Min works for the BBC at the radiophonic workshop, where as an audio engineer she is tasked with challenges such as replicating a human heartbeat for the workshop’s latest project. She spends her time split between ignoring her almost-invisible husband George, flirting with her male friends, charming old man Claudi and handsome and seductive Billy, winding up her colleagues Jenny (based on pioneering electronic musician Delia Derbyshire) and Fred, and trying to avoid the attentions of her lodger Carlos, a large and smelly opera singer she has nicknamed the Bloater. And that’s about it for plot in The Bloater. Min bitches with Claudi about their mutual friends, contracts gout, gossips with Jenny about their respective love lives, goes to work, and goes on a disastrous date with the Bloater to the opera. The joy of the book comes from Min’s narrative voice, hilariously and utterly scathing in its bitchiness. Min allows Tonks to cast her jaundiced eye across the middle class society that she was a part of and utterly tear it to shreds, whilst the fact that Min is clearly such an unflattering self-portrait of Tonks herself allows her to acknowledge her own complicity in this culture. Thus The Bloater can be utterly scathing and brutal whilst avoiding smugness by using Tonks’ own foibles as a focusing lens – it’s no surprise that comedian Stewart Lee is such a big fan.
Tonks’ writing is feminist in that it sees the everyday life of its female characters as a worthy artistic subject in its own right, and in how it incorporates Tonks’ own lived experiences into fictional writings it anticipates the highly regarded autofiction of today. The Bloater is a novel that is relentlessly alienated from its own subject and self, perhaps anticipating the alienation from her own society that would regrettably drive Tonks to fundamental Christianity in her later years. Min has lived through the liberation of the sixties, only to emerge into a world of excess and indulgence where she is unable to form any remotely meaningful human attachments. She is drawn to Billy because he, handsome, vain and vacuous, is the only person she knows who is quite as shallow and self-absorbed as she is. She inhabits a world of polished surfaces, in which she struggles to communicate across the hidden depths of mundane conversations. As such she is expertly placed to highlight the hypocrisy and shallowness of the middle-classes as they crawl towards the hedonism of the 70s, shucking off any vestiges of spirituality, meaning or greater empathy they may have experienced during the Summer of Love like a snake shedding its skin. In its nihilistic repudiation of itself and its bubbling undercurrent of resentment, The Bloater anticipates the arrival of punk whilst being much more charming and witty.

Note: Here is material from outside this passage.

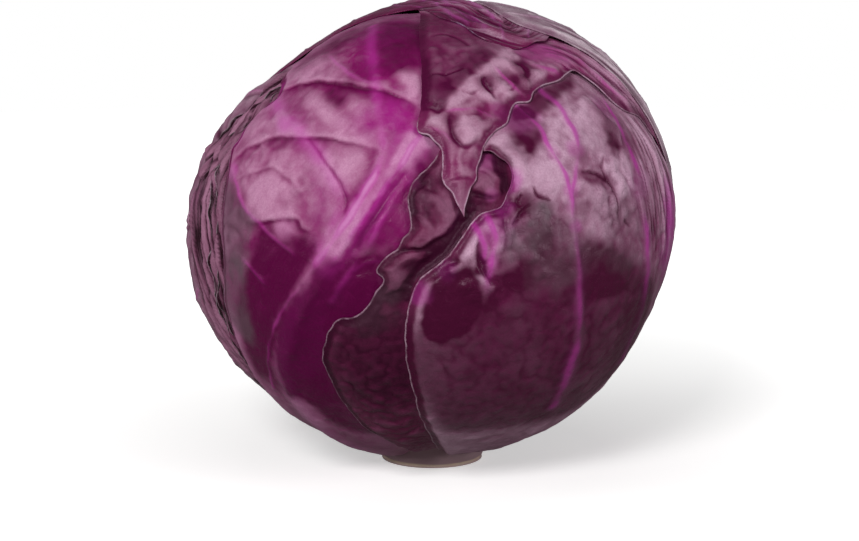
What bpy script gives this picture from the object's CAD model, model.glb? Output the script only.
"""A head of red cabbage on its cut stem. Lengths in the meshes are worked out in millimetres and
turned to metres as each mesh is made. A place on the head is [longitude, latitude] in degrees,
seen from the head's middle: longitude 0 is the front (-Y) and grows to the right (+X), and
latitude 90 is up."""

import math

import bpy
import numpy as np
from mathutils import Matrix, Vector, noise
from mathutils.geometry import delaunay_2d_cdt


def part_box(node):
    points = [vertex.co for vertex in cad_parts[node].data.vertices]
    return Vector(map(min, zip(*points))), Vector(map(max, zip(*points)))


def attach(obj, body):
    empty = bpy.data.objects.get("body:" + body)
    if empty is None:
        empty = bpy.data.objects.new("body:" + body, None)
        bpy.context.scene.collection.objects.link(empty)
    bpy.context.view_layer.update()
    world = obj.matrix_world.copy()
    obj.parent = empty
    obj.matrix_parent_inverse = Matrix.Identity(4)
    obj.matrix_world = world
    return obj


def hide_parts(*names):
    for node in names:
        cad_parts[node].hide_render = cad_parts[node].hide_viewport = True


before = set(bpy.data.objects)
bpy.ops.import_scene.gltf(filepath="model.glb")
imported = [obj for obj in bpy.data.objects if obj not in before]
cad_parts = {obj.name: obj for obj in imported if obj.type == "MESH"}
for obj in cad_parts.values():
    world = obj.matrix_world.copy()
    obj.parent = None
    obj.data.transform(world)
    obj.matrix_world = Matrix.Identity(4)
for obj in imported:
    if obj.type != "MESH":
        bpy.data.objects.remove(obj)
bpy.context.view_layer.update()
MM = 0.001


# --- The cut stem -------------------------------------------------------------------------------
# The stalk that the knife went through at harvest: solid, cream, fibrous flesh with a paler pith
# and a thin purplish rind. The head stands on the cut face, which has dried a little brown.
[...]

Bolstering the whole affair is Tonks’ remarkable prose. Tonks writes in a stream-of-consciousness style, building up to oblique and poetic images only to undercut them with references to tawdry consumerism. Her imagery juxtaposes the sublime and the grotesque, often leaning into surrealism. An example:
“I’m captivated, enchanted. My soul rips herself to pieces and by the first interval is whining for more champagne like an overheated violin. The B., much moved himself, leads us off to the little table just by the staircase where two gilt tête-à-tête chairs are propped inwards. Champagne and bucket, too.
Smoked salmon. I groan; and eat it. All I want to do is to get drunk and look for Billy.”
The poetic drive to a bathetic climax manages to be both funny and oddly moving, Tonks demonstrating that even in her contempt she finds poetry in the everyday interactions of human beings, however contrived. The penultimate chapter, from which this was taken, in which the Bloater and Min go on a date to the opera, is an incredible sustained exercise in comic release. The effect is somewhat like listening to James Joyce doing a particularly sarcastic stand-up routine, only to walk away and find you’re still thinking about the characters in his skits.
The Bloater is both utterly brutal and effortlessly charming, an incredible feat of writing. Tonks’ imaginative imagery and deft way with words means the novel sticks with the reader long after one has finished reading it. I can only hope my review will encourage more readers to check out this unjustly forgotten classic, and that Vintage Classic plan on bringing us more of Tonks’ work in the near future. Not to make this all about me, but I NEED more and I can’t afford the inflated second-hand prices on the internet!